All of which is a way of saying that I didn’t hear this song until l978, which was a pretty real winter too, come to think of it. Record snowfall, that kind of thing.  The song is one of those “white Soul” type tracks The Stones would come up with from time to time. On “Winter,” Mick comes closer to sounding like Van the Man than he had before or has since.  Fitting too, since Van was one of my key discoveries around that time, following the release of Wavelength in 1978. Which is, I guess, a way of saying that the kind of soulful, heart-felt vocal found on “Winter” was likely to make inroads with me, at that time.

Ah, yeah, this song is one of my “loving lover” songs, what with those lines of wanting “to wrap my coat around ya, woman.” You don’t have to be a macho sexist type to get all melty and squishy inside at the prospect of a woman being cold or unhappy . . . or do you?  Mick is certainly the sexist type, no fooling, and it’s a fun vocal because Mick is hamming it up so much, but it still sounds to me like his heart’s in the right place, at least for as long as it takes him to sing the song. Mick and The Boys proved what they could do with an introspective ballad with “Wild Horses” on Sticky Fingers (1971), about which more some other time. “Winter” is no “Wild Horses,” lyrically, but it sort of combines the melancholy of that song with some of the grandeur—courtesy of Mr. Watts—of that same LP’s “Moonlight Mile”—and those two Fingers tracks happen to be two of my favorite Stones songs of all time, so, y’know, I’m putting “Winter” in good company.

“It’s sure been a hard, hard winter / And my feet been draggin’ ’cross the ground.”  Amen to that. I chose this song because a winter storm came in hard yesterday afternoon and by the time I left campus visibility was pretty shitty and the cold, wet stuff was coming right into my face, head down, cap on, trudging to the bottom of Prospect St.  Normally I would walk home but there was no way to do that, last night.  Bested by the elements I was.  Had to grab a shuttle bus.

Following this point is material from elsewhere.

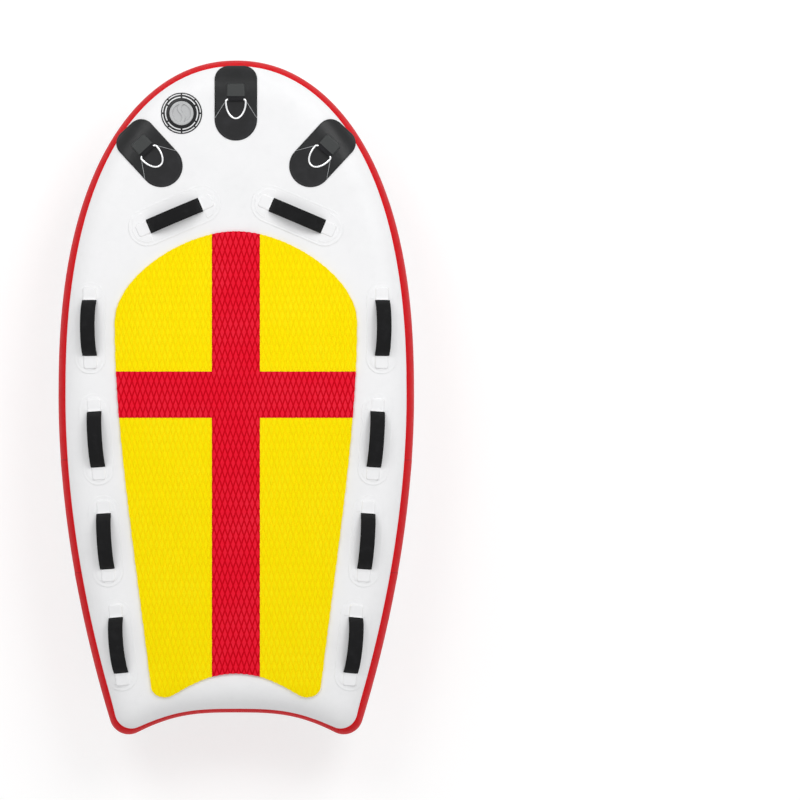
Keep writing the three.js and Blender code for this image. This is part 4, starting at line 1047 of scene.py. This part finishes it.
def foam_panel(name, outline, finish):
    """A foam panel: the moulded slab cut to its outline and laid on the deck. Its cut edge leans out by 0.65
    over its top 0.9, so that neighbouring panels lap by 1 there."""
    slab = bpy.data.meshes.new(name + "_slab")
    shell = diamond_slab(outline)
    slab.from_pydata((shell.points[0] * MM).tolist(), [], shell.faces[0].tolist())
    work = bmesh.new()
    work.from_mesh(slab)
    bmesh.ops.delete(work, geom=[v for v in work.verts if not v.link_faces], context="VERTS")
    work.to_mesh(slab)
    work.free()
    levels = ((PAD_LOW, 0.0), (PAD_HIGH - 0.9, 0.0), (PAD_HIGH - 0.4, 0.3), (PAD_HIGH + 0.4, 1.0))
    mesh = met(slab, block(outline, levels), "INTERSECT")
    points = mesh_points(mesh)
    lay = mesh.attributes.get("lay") or mesh.attributes.new("lay", "FLOAT_VECTOR", "POINT")
    lay.data.foreach_set("vector", ((points - (0, 0, PAD_LOW)) * MM).astype(np.float32).ravel())
    points[:, 2] += face_height(points[:, 0], points[:, 1]) - (HULL_BOTTOM + 2 * HALF_THICKNESS)
    mesh.vertices.foreach_set("co", (points * MM).astype(np.float32).ravel())
    mesh.materials.clear()
    panel = dress(mesh, name, "board", finish, [name])


cross_line, fore_line, aft_line = panel_outlines()
foam_panel("pad_cross", cross_line, RED_FOAM)
for side_name, sign in SIDES:
    foam_panel(f"pad_front_{side_name}", fore_line * (sign, 1), YELLOW_FOAM)
    foam_panel(f"pad_rear_{side_name}", aft_line * (sign, 1), YELLOW_FOAM)


# Carrying handles
STRAP_LINE = strap_path(101)
STRAP_SECTION = rounded_section(STRAP_HALF, STRAP_THICKNESS / 2, 6, 28)
SLEEVE_SECTION = rounded_section(SLEEVE_HALF + 0.8, SLEEVE_THICKNESS / 2, 4.2, 56)


def sleeve_line(count, half):
    """The part of the strap's line between the sleeve's ends, with closer points at both ends: its points,
    how far along each lies, and the whole length."""
    fine = strap_path(1201)
    fine = fine[np.abs(fine[:, 0]) <= half]
    run = np.concatenate([[0], np.cumsum(np.linalg.norm(np.diff(fine, axis=0), axis=1))])
    ends = np.array([0, 0.25, 0.8, 1.7, 2.9, 4.2, 5.2, 5.7, 6.3, 7.4, 9, 12])
    at = np.concatenate([ends, np.linspace(16, run[-1] - 16, count), run[-1] - ends[::-1]])
    return np.stack([np.interp(at, run, fine[:, k]) for k in (0, 1)], -1), at, run[-1]


def handle(name, place, patch_size, half_sleeve, lean, phase):
    """A carrying handle: its welded patch with two covers, the webbing strap, and the padded sleeve round
    it. The pockets' roofs follow the strap down. The sleeve's section narrows to its ends by power curves,
    dips at its hems, and waves with products of sines whose phase differs from handle to handle."""
    length, half = patch_size
    rigid = place.frame(STRAP_HALF, HANDLE_SPAN / 2)
    rise = strap_path(401)[::-1]
    above_strap = STRAP_THICKNESS / 2 + PATCH_SHEET
    roof = lambda along: np.maximum(POCKET_LOWEST, np.interp(along, *rise.T) + above_strap)
    patch = Shell()
    sheet(patch, place, *stadium(half, length), SEAT_GAP, PATCH_SHEET, weld=PATCH_WELD)
    cover_lift = SEAT_GAP + PATCH_SHEET - COVER_SINK
    for sign in (1, -1):
        outline, spine, centre = round_end(half - COVER_BORDER, HANDLE_SPAN / 2 + COVER_FROM_SPAN,
                                           length / 2 - COVER_BORDER, sign)
        sheet(patch, place, outline, spine, cover_lift, PATCH_SHEET, weld=PATCH_WELD, centre=centre)
        pocket(patch, place, rigid, sign, STRAP_HALF + 1, half_sleeve + 0.9, HANDLE_SPAN / 2 + TAB_REACH,
               POCKET_FOOT, roof, POCKET_SHEET)
    patch.piece(f"{name}_patch", "board", "white_pvc", HANDLE_PVC, [f"{name}_patch"])
    strap = Shell()
    sweep(strap, STRAP_LINE, STRAP_SECTION, rigid, lean)
    strap.piece(f"{name}_strap", "board", "webbing", WEBBING, [f"{name}_strap"])

    path, at, whole = sleeve_line(76, half_sleeve)
    end = np.minimum(at, whole - at)
    rounded = lambda reach, power: 1 - (1 - np.clip(end / reach, 0, 1)) ** power
    width = 1 - 0.05 * (1 - rounded(2.0, 3)) - 0.012 * np.exp(-((end - HEM) / 0.7) ** 2)
    thick = (0.42 + 0.58 * eased(end / 19)) * (0.3 + 0.7 * rounded(2.6, 2.5))
    thick -= 0.05 * np.exp(-((end - HEM) / 0.6) ** 2)
    thick *= 1 + 0.02 * np.sin(at / 11 + phase)
    sleeve = Shell()
    crumple = lambda across, along: (0.22 * np.sin(along / 8.5 + across / 14 + phase)
                                     * np.sin(along / 23 + 1.7 * phase))
    sweep(sleeve, path, SLEEVE_SECTION, rigid, lean, width, thick, crumple)
    lay = sleeve.lay[0].reshape(len(path) + 2, -1, 3)
    lay[..., 2] = np.concatenate([[0], end, [0]])[:, None]
    thing = sleeve.piece(f"{name}_sleeve", "board", "neoprene", NEOPRENE, [f"{name}_sleeve"])


for side_name, sign in SIDES:
    spot = Place(sign * FRONT_HANDLE_X, HALF_LENGTH - FRONT_HANDLE_BACK, -sign * FRONT_HANDLE_TURN)
    handle(f"handle_{side_name}_1", spot, FRONT_PATCH, FRONT_HALF_SLEEVE, 0.0, 0.3 + sign)
    for number, (along_share, out_share, turn) in enumerate(SIDE_HANDLES, 2):
        spot = Place(sign * out_share * HALF_WIDTH, HALF_LENGTH - along_share * BOARD_LENGTH, sign * turn)
        handle(f"handle_{side_name}_{number}", spot, SIDE_PATCH, SIDE_HALF_SLEEVE, sign * SIDE_LEAN,
               number * 1.9 + sign)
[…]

And that bit about the light of love burning bright?  Something about being on a bus with all those others seeking shelter from the storm while the dutiful driver makes the stops kinda gives you a warm glow, doesn’t it?  Much as I’d probably be cursing humanity and all its works if I were having to drive myself, on the bus I felt a cozy regard for my fellow humans. Awwww.  And then to get home and the ratatouille is singing in the copper, er, bubbling in the pot and the red wine is ready to go, and all that.  Well, suffice to say, Ma in her kerchief and I in my cap settled in to watch videos and drink wine and munch on treats, and the outdoors be damned.

“And I hope it’s gonna be a long hot summer . . . .” My feelings on that score are changeable, and even in the midst of a biting wind I don’t really pine for the heat. Still, I think that line is true to the way many people feel on a cold day: “and the fields has all been brown and fallow / And the springtime take a long way around.”  The lyrics also include some odd lines, such as “burning my bell, book, and candle,” which references the rite of excommunication from the Catholic Church, and “the Restoration plays have all gone ’round,” which refers to the restoration of theater in England after plays were banned by the Puritans for 18 years.  Clearly, or not so clearly, winter has put Mick in mind of Puritan bans and Catholic ousting. Winter is like a cold day in hell? Winter is to summer like a Puritans’ heart is to the light of love?  Anyway…

“Well, well, well, sometimes I think about you baby, oh well, ah, sometimes I cry about you, lord, well well well well well well well well, yeah ‘n’ I wrap my coat around ya, woman . . . Oh, I know what I’m talkin’ about.” That’s the part that always reminds me of Van and his many ad-libs, but it’s also the part that makes me believe in the light of love, even here in the midst of winter.

Watts, Taylor, Jagger, Richards, Wyman
And then Mick Taylor does some talking on the guitar.  The Stones were at their best when he was there, gotta say.

On this day three years ago, my mother passed away, and that’s about as cold as winter ever needs to get, friends. “Sometimes I wanna burn a candle for ya . . . ”


2 comments:

John Raimo said...

One of my favorites, too. Thanks for all these, Donald: the choices have been great and I've learned a bit, too!

Donald Brown said...

Good to know. And glad you know the song; it's not that well-known, as Stones songs go.